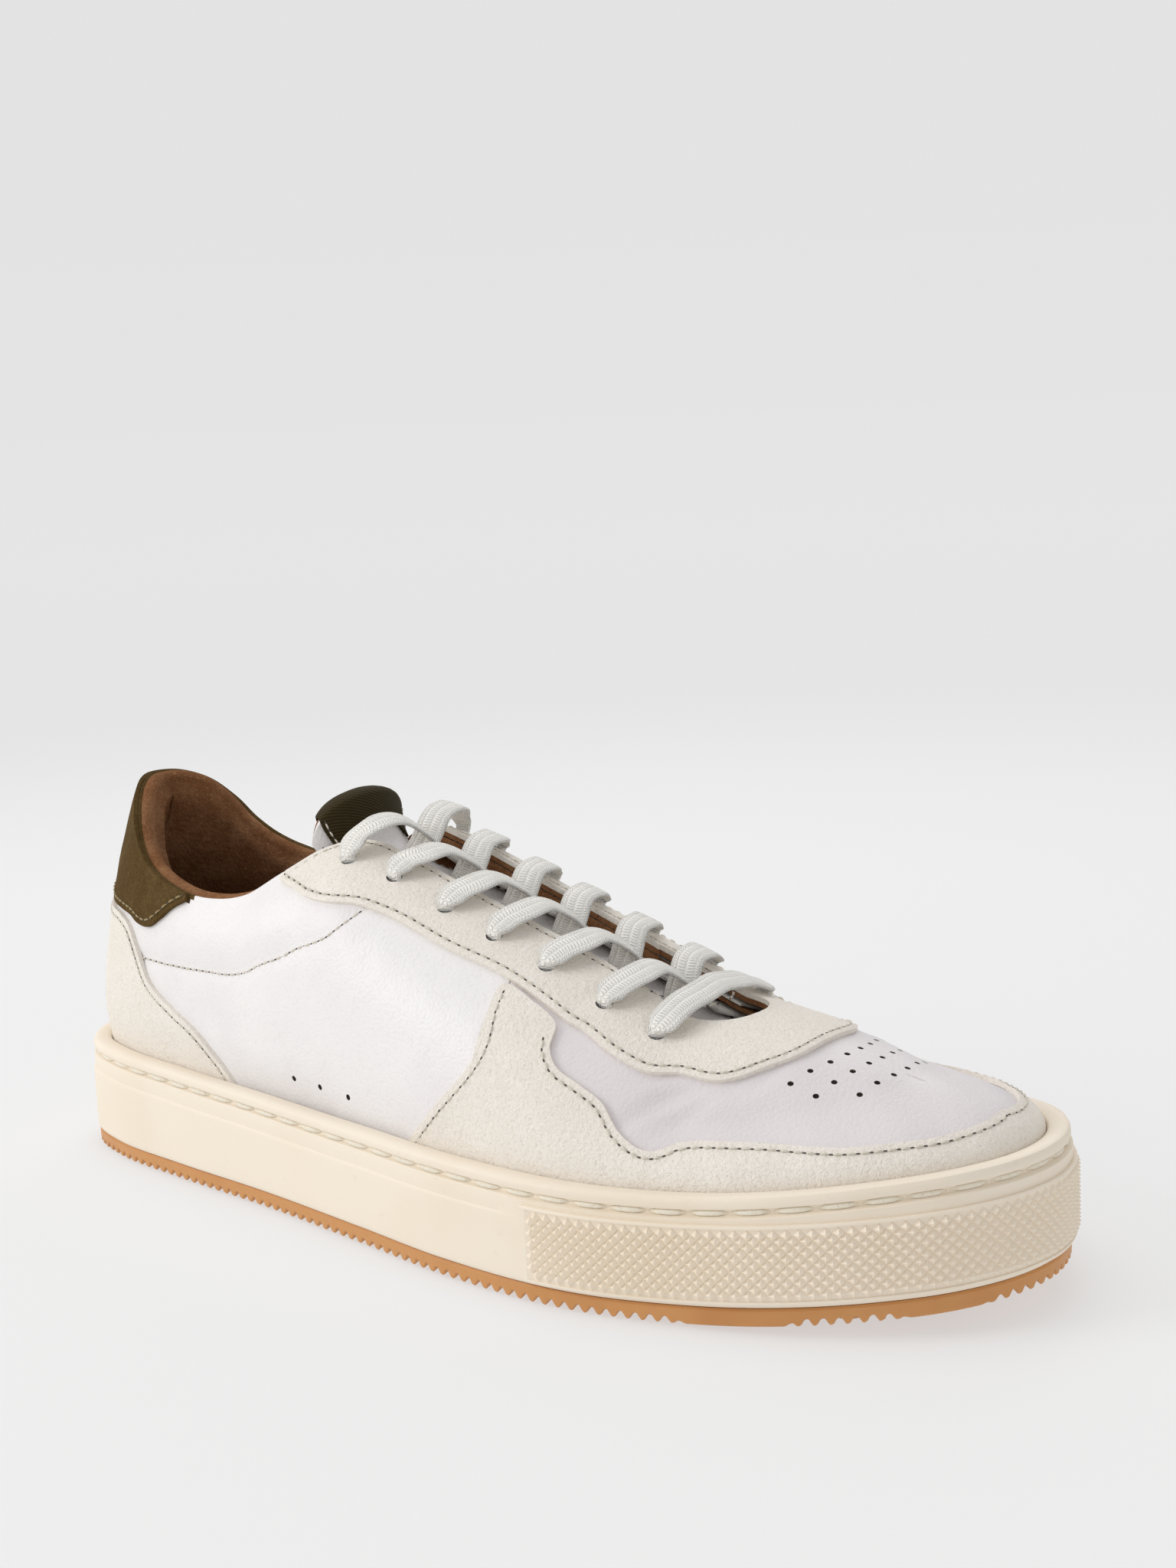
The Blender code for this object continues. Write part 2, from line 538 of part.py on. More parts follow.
# ---------------------------------------------------------------------------
# Upper
# ---------------------------------------------------------------------------
def build_upper(mats):
    white, suede = mats["white_leather"], mats["cream_suede"]
    half_gap = 0.0008
    quarter = rectangle(half_gap, SEAM_TURN - half_gap, 0, 1)
    patch("medial_quarter", quarter, white, *BASE)
    patch("lateral_quarter", mirrored(quarter), white, *BASE)
    patch("vamp", through_toe(rectangle(SEAM_TURN + half_gap, 1, 0, 1)), white, *BASE)
    patch("mudguard", through_toe(strip(MUDGUARD_EDGES, 44, 8)), suede, *OVERLAY)
    patch("eyestay", through_toe(strip(EYESTAY_EDGES, 30, 4)), suede, *OVERLAY)
    patch("heel_counter", through_heel(strip(HEEL_COUNTER_EDGES, 22, 10)), suede, *OVERLAY)
    patch("heel_tab", through_heel(strip(HEEL_TAB_EDGES, 17, 5)), mats["olive_suede"], *OVERLAY)
    patch("heel_stiffener", through_heel(rectangle(0, 0.264, 0.14, 0.54)), mats["stiffener"], *BACKING)
    patch("toe_puff", through_toe(rectangle(0.818, 1.0, 0.54, 0.88)), mats["stiffener"], *TOE_PUFF)
    tape = rectangle(0.417, 0.726, 0.745, 0.955)
    patch("medial_eyelet_tape", tape, mats["tape"], *TAPE)
    patch("lateral_eyelet_tape", mirrored(tape), mats["tape"], *TAPE)

    def lining_face(turn, rise):
        return LINING_OUTER - collar_pad(turn, rise)

    def lining_back(turn, rise):
        return lining_face(turn, rise) - LINING_THICK

    def foam_back(turn, rise):
        return lining_face(turn, rise) + 1.0
    patch("collar_foam", through_heel(rectangle(0, 0.363, 0.64, 0.88)), mats["foam"], foam_back, -2.0)
    patch("collar_lining", through_heel(rectangle(0, LINING_SEAM, 0, 1)), mats["brown_suede"],
          lining_back, lining_face)
    patch("vamp_lining", through_toe(rectangle(LINING_SEAM + half_gap, 1, 0, 1)), mats["brown_suede"],
          LINING_OUTER - LINING_THICK, LINING_OUTER)


def add_throat_punch(bm):
    """Upright prism with the outline of the throat's rounded front end."""
    outline = [(x, float(toe_drift(x)) - half) for x, half in THROAT_END]
    outline += [(x, float(toe_drift(x)) + half) for x, half in reversed(THROAT_END)]
    low, high = [[bm.verts.new((x * 0.001, y * 0.001, z * 0.001)) for x, y in outline] for z in (51, 75)]
    bm.faces.new(reversed(low))
    bm.faces.new(high)
    for k in range(len(outline)):
        after = (k + 1) % len(outline)
        bm.faces.new((low[k], low[after], high[after], high[k]))


def cut_openings(names):
    """Cuts the laces' holes and the throat's front end through every layer that they pass."""
    bm = bmesh.new()
    for turn, rise in EYELETS:
        for side in (-1, 1):
            centre = upper(side * turn, rise)
            normal = upper_normal(side * turn, rise)
            ring = bmesh.ops.create_cone(bm, cap_ends=True, segments=8, radius1=EYELET_RADIUS * 0.001,
                                         radius2=EYELET_RADIUS * 0.001, depth=0.016)
            spin = Vector((0, 0, 1)).rotation_difference(Vector(normal))
            for vertex in ring["verts"]:
                vertex.co = spin @ vertex.co + Vector(centre) * 0.001
    add_throat_punch(bm)
    mesh = bpy.data.meshes.new("opening_punches")
    bm.to_mesh(mesh)
    bm.free()
    cutter = bpy.data.objects.new("opening_punches", mesh)
    CUTTERS.objects.link(cutter)
    cutter.parent = FRAME
    cutter.hide_render = True
    cutter.display_type = "WIRE"
    for name in names:
        cut = bpy.data.objects[name].modifiers.new("openings", "BOOLEAN")
        cut.operation = "DIFFERENCE"
        cut.solver = "MANIFOLD"
        cut.object = cutter


# ---------------------------------------------------------------------------
# Tongue
# ---------------------------------------------------------------------------
def tongue_point(along, across, offset):
    """Point of the tongue: along 0 root to 1 top, across -1..1, offset from its outer face."""
    knots = np.linspace(0, 1, len(TONGUE_SPINE))
    spine = hermite(knots, np.array(TONGUE_SPINE, float), along)
    ahead = hermite(knots, np.array(TONGUE_SPINE, float), np.clip(along + 0.01, 0, 1))
    behind = hermite(knots, np.array(TONGUE_SPINE, float), np.clip(along - 0.01, 0, 1))
    direction = ahead - behind
    direction /= np.linalg.norm(direction, axis=-1)[..., None]
    half = hermite(knots, np.array(TONGUE_HALF_WIDTH, float), along)
    curl = hermite(knots, np.array(TONGUE_CURL, float), along)
    angle = across * half / curl
    radial = curl + offset
    drop = radial * np.cos(angle) - curl
    x = spine[..., 0] + direction[..., 1] * drop
    z = spine[..., 1] - direction[..., 0] * drop
    y = radial * np.sin(angle) + toe_drift(spine[..., 0])
    return np.stack([x, y, z], -1)


def tongue_grid(rows, columns, low=0.0, high=1.0):
    along, across = np.meshgrid(np.linspace(0, 1, rows), np.linspace(-1, 1, columns), indexing="ij")
    return low + (high - low) * along - TONGUE_CORNER * across ** 2 * along ** 4, across


def tongue_piece(name, material, low, high, grid):
    along, across = grid
    rows, columns = along.shape
    faces = [[i * columns + j, i * columns + j + 1, (i + 1) * columns + j + 1, (i + 1) * columns + j]
             for i in range(rows - 1) for j in range(columns - 1)]
    skins = [tongue_point(along, across, offset).reshape(-1, 3) for offset in (high, low)]
    points, solid_faces = thicken(*skins, faces)
    return add_mesh(name, points, solid_faces, material, TONGUE_PIVOT)


def build_tongue(mats):
    kinds = {"tongue_face": "white_leather", "tongue_foam": "foam", "tongue_lining": "brown_suede"}
    for name, (low, high) in TONGUE_LAYERS.items():
        tongue_piece(name, mats[kinds[name]], low, high, tongue_grid(20, 9))
    build_ribbon(mats["olive_ribbon"])


def build_ribbon(material):
    """Ribbon folded over the tongue's top edge: down its front and down its back."""
    columns = 7
    across = np.linspace(-RIBBON_REACH, RIBBON_REACH, columns)
    top = 1.0 - TONGUE_CORNER * across ** 2
    skins = []
    for clearance in (GAP, GAP + 0.8):
        rows = [tongue_point(top - drop, across, np.full(columns, clearance)) for drop in (0.125, 0.085, 0.04, 0.0)]
        over = tongue_point(top, across, np.zeros(columns))
        under = tongue_point(top, across, np.full(columns, -5.85))
        before = tongue_point(top - 0.01, across, np.zeros(columns))
        ahead = over - before
        ahead /= np.linalg.norm(ahead, axis=1)[:, None]
        rows += [over + ahead * (clearance + 0.5), under + ahead * (clearance + 0.5)]
        rows += [tongue_point(top - drop, across, np.full(columns, -5.85 - clearance)) for drop in (0.0, 0.04, 0.085)]
        skins.append(np.concatenate(rows))
    count = len(skins[0]) // columns
    faces = [[i * columns + j, i * columns + j + 1, (i + 1) * columns + j + 1, (i + 1) * columns + j]
             for i in range(count - 1) for j in range(columns - 1)]
    points, solid_faces = thicken(skins[1], skins[0], faces)
    add_mesh("tongue_ribbon", points, solid_faces, material, TONGUE_PIVOT)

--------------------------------

» **Task to complete**:
Please reproduce every line of the material word for word.

» **Solved problem**:
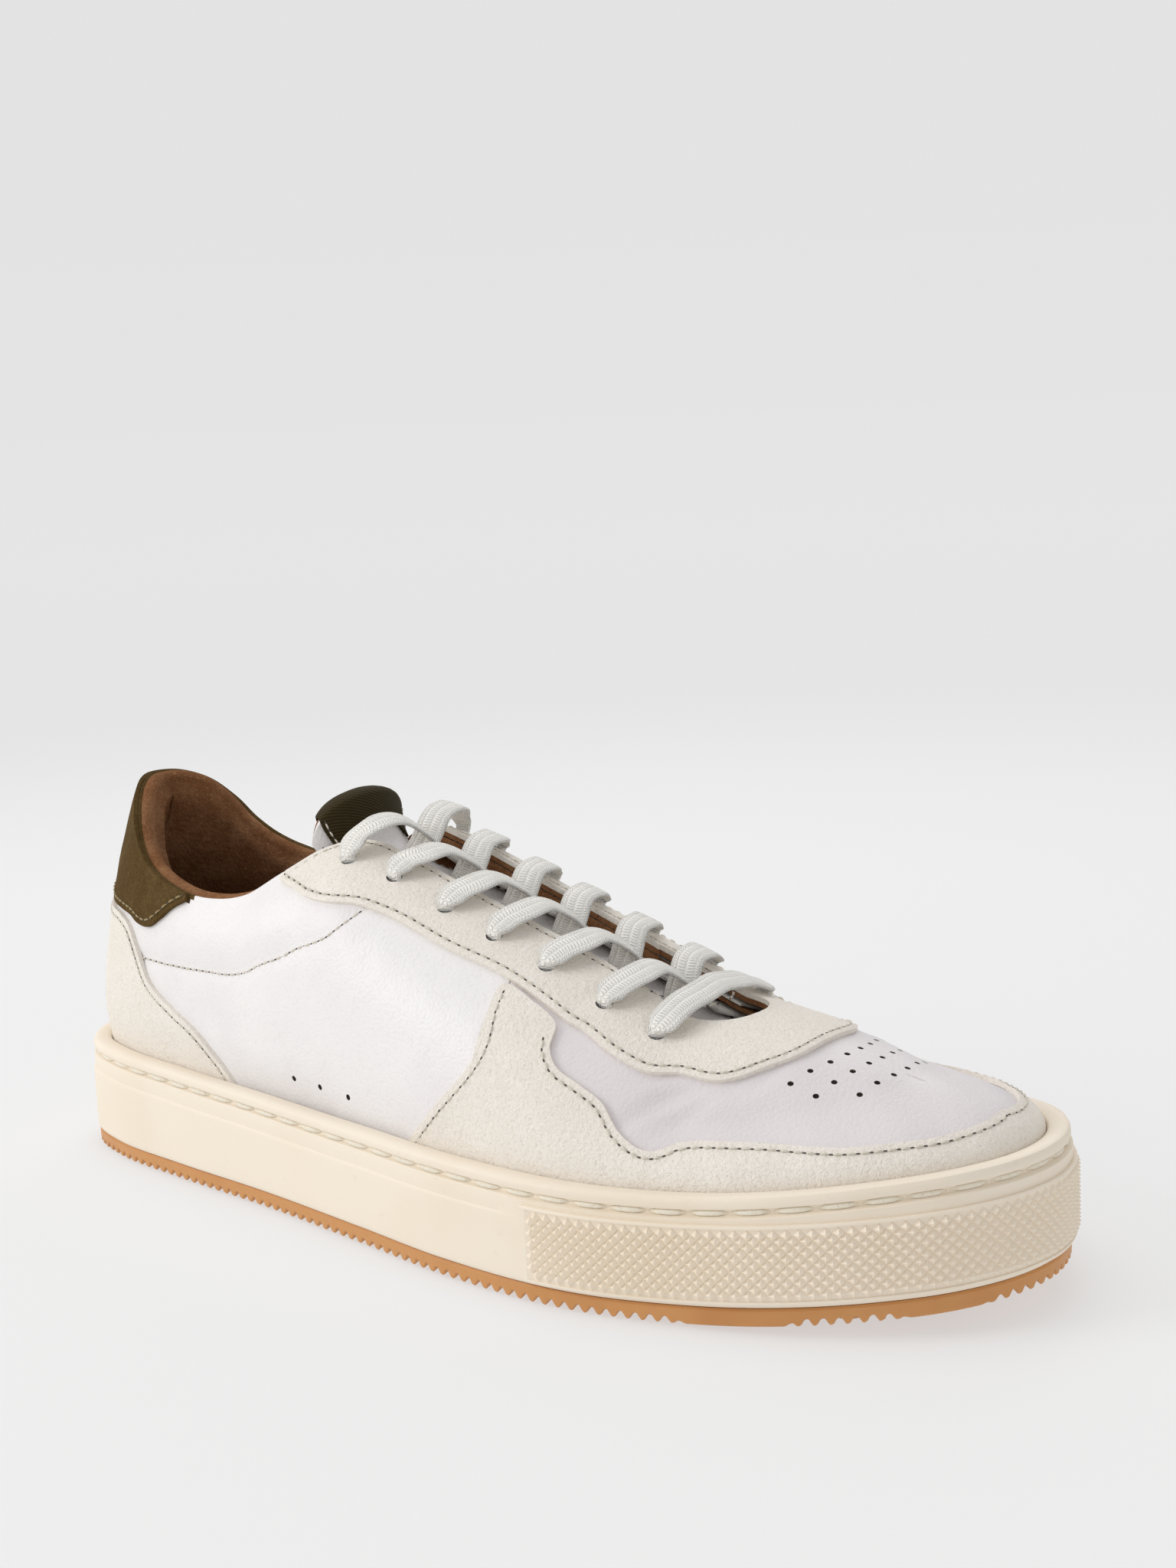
The Blender code for this object continues. Write part 2, from line 538 of part.py on. More parts follow.
# ---------------------------------------------------------------------------
# Upper
# ---------------------------------------------------------------------------
def build_upper(mats):
    white, suede = mats["white_leather"], mats["cream_suede"]
    half_gap = 0.0008
    quarter = rectangle(half_gap, SEAM_TURN - half_gap, 0, 1)
    patch("medial_quarter", quarter, white, *BASE)
    patch("lateral_quarter", mirrored(quarter), white, *BASE)
    patch("vamp", through_toe(rectangle(SEAM_TURN + half_gap, 1, 0, 1)), white, *BASE)
    patch("mudguard", through_toe(strip(MUDGUARD_EDGES, 44, 8)), suede, *OVERLAY)
    patch("eyestay", through_toe(strip(EYESTAY_EDGES, 30, 4)), suede, *OVERLAY)
    patch("heel_counter", through_heel(strip(HEEL_COUNTER_EDGES, 22, 10)), suede, *OVERLAY)
    patch("heel_tab", through_heel(strip(HEEL_TAB_EDGES, 17, 5)), mats["olive_suede"], *OVERLAY)
    patch("heel_stiffener", through_heel(rectangle(0, 0.264, 0.14, 0.54)), mats["stiffener"], *BACKING)
    patch("toe_puff", through_toe(rectangle(0.818, 1.0, 0.54, 0.88)), mats["stiffener"], *TOE_PUFF)
    tape = rectangle(0.417, 0.726, 0.745, 0.955)
    patch("medial_eyelet_tape", tape, mats["tape"], *TAPE)
    patch("lateral_eyelet_tape", mirrored(tape), mats["tape"], *TAPE)

    def lining_face(turn, rise):
        return LINING_OUTER - collar_pad(turn, rise)

    def lining_back(turn, rise):
        return lining_face(turn, rise) - LINING_THICK

    def foam_back(turn, rise):
        return lining_face(turn, rise) + 1.0
    patch("collar_foam", through_heel(rectangle(0, 0.363, 0.64, 0.88)), mats["foam"], foam_back, -2.0)
    patch("collar_lining", through_heel(rectangle(0, LINING_SEAM, 0, 1)), mats["brown_suede"],
          lining_back, lining_face)
    patch("vamp_lining", through_toe(rectangle(LINING_SEAM + half_gap, 1, 0, 1)), mats["brown_suede"],
          LINING_OUTER - LINING_THICK, LINING_OUTER)


def add_throat_punch(bm):
    """Upright prism with the outline of the throat's rounded front end."""
    outline = [(x, float(toe_drift(x)) - half) for x, half in THROAT_END]
    outline += [(x, float(toe_drift(x)) + half) for x, half in reversed(THROAT_END)]
    low, high = [[bm.verts.new((x * 0.001, y * 0.001, z * 0.001)) for x, y in outline] for z in (51, 75)]
    bm.faces.new(reversed(low))
    bm.faces.new(high)
    for k in range(len(outline)):
        after = (k + 1) % len(outline)
        bm.faces.new((low[k], low[after], high[after], high[k]))


def cut_openings(names):
    """Cuts the laces' holes and the throat's front end through every layer that they pass."""
    bm = bmesh.new()
    for turn, rise in EYELETS:
        for side in (-1, 1):
            centre = upper(side * turn, rise)
            normal = upper_normal(side * turn, rise)
            ring = bmesh.ops.create_cone(bm, cap_ends=True, segments=8, radius1=EYELET_RADIUS * 0.001,
                                         radius2=EYELET_RADIUS * 0.001, depth=0.016)
            spin = Vector((0, 0, 1)).rotation_difference(Vector(normal))
            for vertex in ring["verts"]:
                vertex.co = spin @ vertex.co + Vector(centre) * 0.001
    add_throat_punch(bm)
    mesh = bpy.data.meshes.new("opening_punches")
    bm.to_mesh(mesh)
    bm.free()
    cutter = bpy.data.objects.new("opening_punches", mesh)
    CUTTERS.objects.link(cutter)
    cutter.parent = FRAME
    cutter.hide_render = True
    cutter.display_type = "WIRE"
    for name in names:
        cut = bpy.data.objects[name].modifiers.new("openings", "BOOLEAN")
        cut.operation = "DIFFERENCE"
        cut.solver = "MANIFOLD"
        cut.object = cutter


# ---------------------------------------------------------------------------
# Tongue
# ---------------------------------------------------------------------------
def tongue_point(along, across, offset):
    """Point of the tongue: along 0 root to 1 top, across -1..1, offset from its outer face."""
    knots = np.linspace(0, 1, len(TONGUE_SPINE))
    spine = hermite(knots, np.array(TONGUE_SPINE, float), along)
    ahead = hermite(knots, np.array(TONGUE_SPINE, float), np.clip(along + 0.01, 0, 1))
    behind = hermite(knots, np.array(TONGUE_SPINE, float), np.clip(along - 0.01, 0, 1))
    direction = ahead - behind
    direction /= np.linalg.norm(direction, axis=-1)[..., None]
    half = hermite(knots, np.array(TONGUE_HALF_WIDTH, float), along)
    curl = hermite(knots, np.array(TONGUE_CURL, float), along)
    angle = across * half / curl
    radial = curl + offset
    drop = radial * np.cos(angle) - curl
    x = spine[..., 0] + direction[..., 1] * drop
    z = spine[..., 1] - direction[..., 0] * drop
    y = radial * np.sin(angle) + toe_drift(spine[..., 0])
    return np.stack([x, y, z], -1)


def tongue_grid(rows, columns, low=0.0, high=1.0):
    along, across = np.meshgrid(np.linspace(0, 1, rows), np.linspace(-1, 1, columns), indexing="ij")
    return low + (high - low) * along - TONGUE_CORNER * across ** 2 * along ** 4, across


def tongue_piece(name, material, low, high, grid):
    along, across = grid
    rows, columns = along.shape
    faces = [[i * columns + j, i * columns + j + 1, (i + 1) * columns + j + 1, (i + 1) * columns + j]
             for i in range(rows - 1) for j in range(columns - 1)]
    skins = [tongue_point(along, across, offset).reshape(-1, 3) for offset in (high, low)]
    points, solid_faces = thicken(*skins, faces)
    return add_mesh(name, points, solid_faces, material, TONGUE_PIVOT)


def build_tongue(mats):
    kinds = {"tongue_face": "white_leather", "tongue_foam": "foam", "tongue_lining": "brown_suede"}
    for name, (low, high) in TONGUE_LAYERS.items():
        tongue_piece(name, mats[kinds[name]], low, high, tongue_grid(20, 9))
    build_ribbon(mats["olive_ribbon"])


def build_ribbon(material):
    """Ribbon folded over the tongue's top edge: down its front and down its back."""
    columns = 7
    across = np.linspace(-RIBBON_REACH, RIBBON_REACH, columns)
    top = 1.0 - TONGUE_CORNER * across ** 2
    skins = []
    for clearance in (GAP, GAP + 0.8):
        rows = [tongue_point(top - drop, across, np.full(columns, clearance)) for drop in (0.125, 0.085, 0.04, 0.0)]
        over = tongue_point(top, across, np.zeros(columns))
        under = tongue_point(top, across, np.full(columns, -5.85))
        before = tongue_point(top - 0.01, across, np.zeros(columns))
        ahead = over - before
        ahead /= np.linalg.norm(ahead, axis=1)[:, None]
        rows += [over + ahead * (clearance + 0.5), under + ahead * (clearance + 0.5)]
        rows += [tongue_point(top - drop, across, np.full(columns, -5.85 - clearance)) for drop in (0.0, 0.04, 0.085)]
        skins.append(np.concatenate(rows))
    count = len(skins[0]) // columns
    faces = [[i * columns + j, i * columns + j + 1, (i + 1) * columns + j + 1, (i + 1) * columns + j]
             for i in range(count - 1) for j in range(columns - 1)]
    points, solid_faces = thicken(skins[1], skins[0], faces)
    add_mesh("tongue_ribbon", points, solid_faces, material, TONGUE_PIVOT)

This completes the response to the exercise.